Enfin, monsieur le rapporteur, je sais que vous avez été sensible au cri d'alarme que j'ai lancé : nous sommes à l'âge de pierre s'agissant d'internet. Dans ce domaine, il nous faut rechercher un niveau de civilité et d'anonymat que nous sommes loin d'atteindre. Il nous faut réglementer tout ce qui peut perturber le discernement des sujets libres d'un état de droit. Cette intelligence est aujourd'hui bafouée sur internet – le secrétaire d'État chargé du numérique en est convaincu. Le groupe parlementaire qui se saisira de cette question, quel qu'il soit, recueillera l'approbation de tous les autres.
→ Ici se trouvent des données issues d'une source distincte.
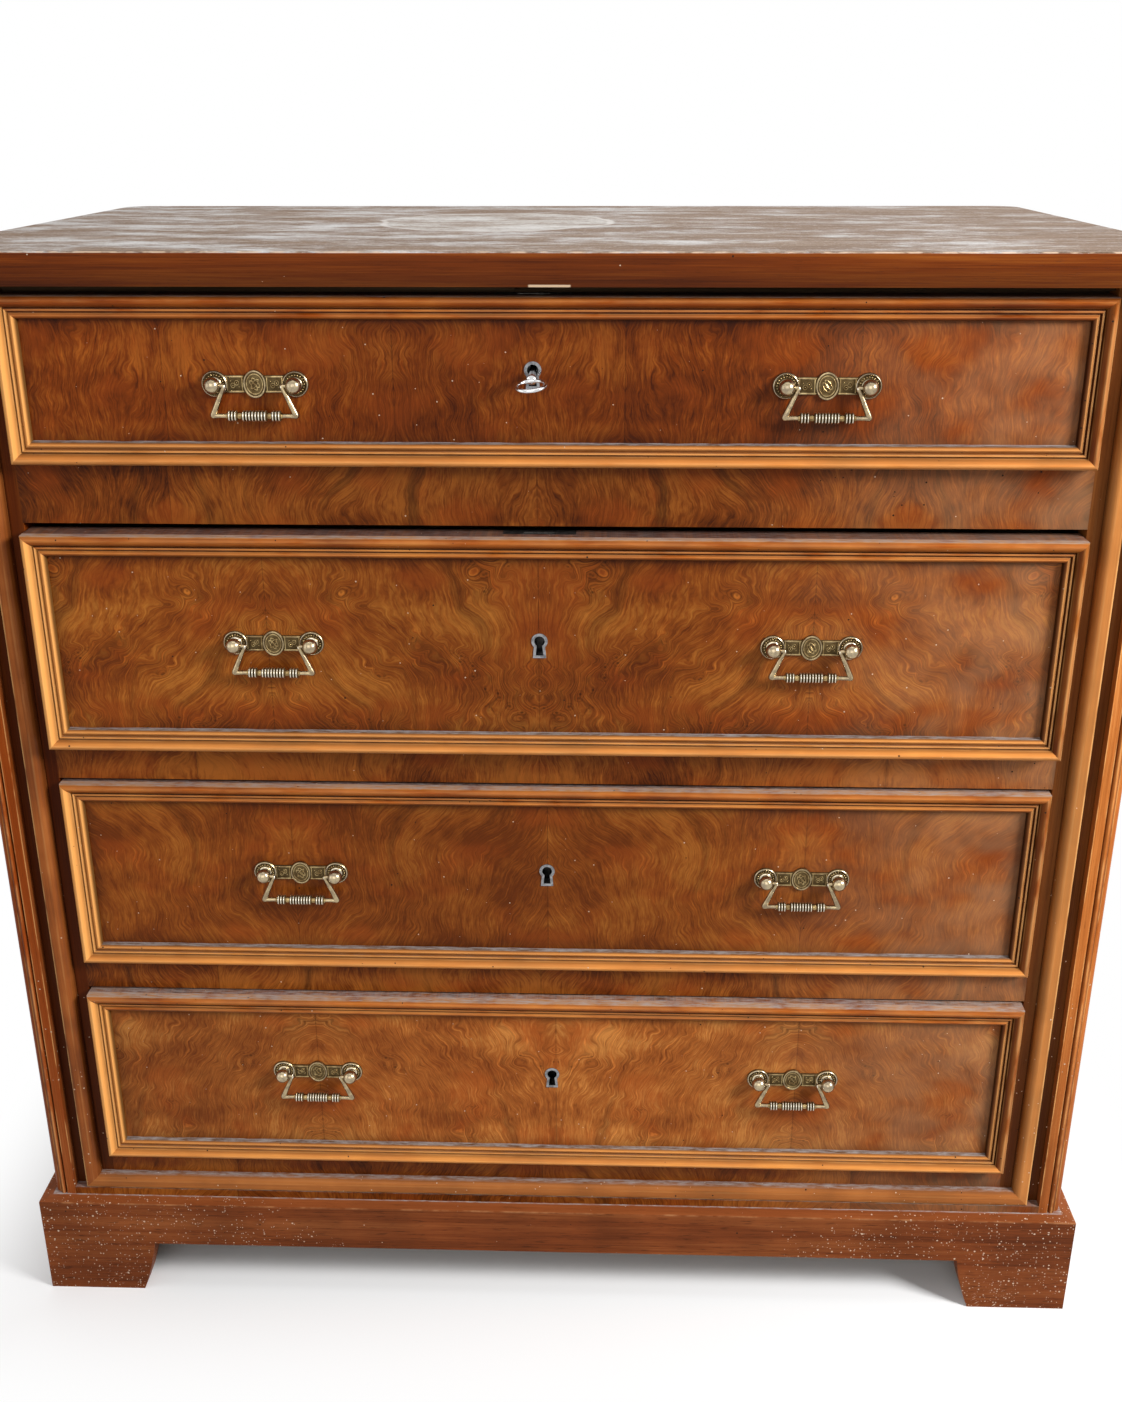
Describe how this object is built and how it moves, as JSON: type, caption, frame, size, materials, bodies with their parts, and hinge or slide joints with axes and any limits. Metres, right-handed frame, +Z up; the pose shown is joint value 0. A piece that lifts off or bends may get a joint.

Nous devons ouvrir un débat sur la civilisation de l'internet et sur le respect du consommateur comme citoyen pour éviter toutes les manipulations, qu'elles soient d'ordre idéologique, culturel ou politique – nous en constatons la gravité dans la période actuelle ; en témoigne l'absence de filtres face à une parole qui se libère et qui s'affranchit en permanence des règles et des valeurs qui nous rassemblent, celles de la République. Nous devons aider les consommateurs à être libres et à exercer leur discernement afin d'accompagner la naissance d'une économie à la hauteur des enjeux du XXIe siècle.

En résumé, je propose d'adopter cette proposition de loi, d'être vigilant sur le crédit renouvelable et d'ouvrir dès maintenant une réflexion sur la démocratie numérique qui requiert des règles de civilité que nous sommes très loin de posséder aujourd'hui. Je vous remercie pour votre travail. Réjouissions-nous du moment et ne ratons pas les rendez-vous du futur.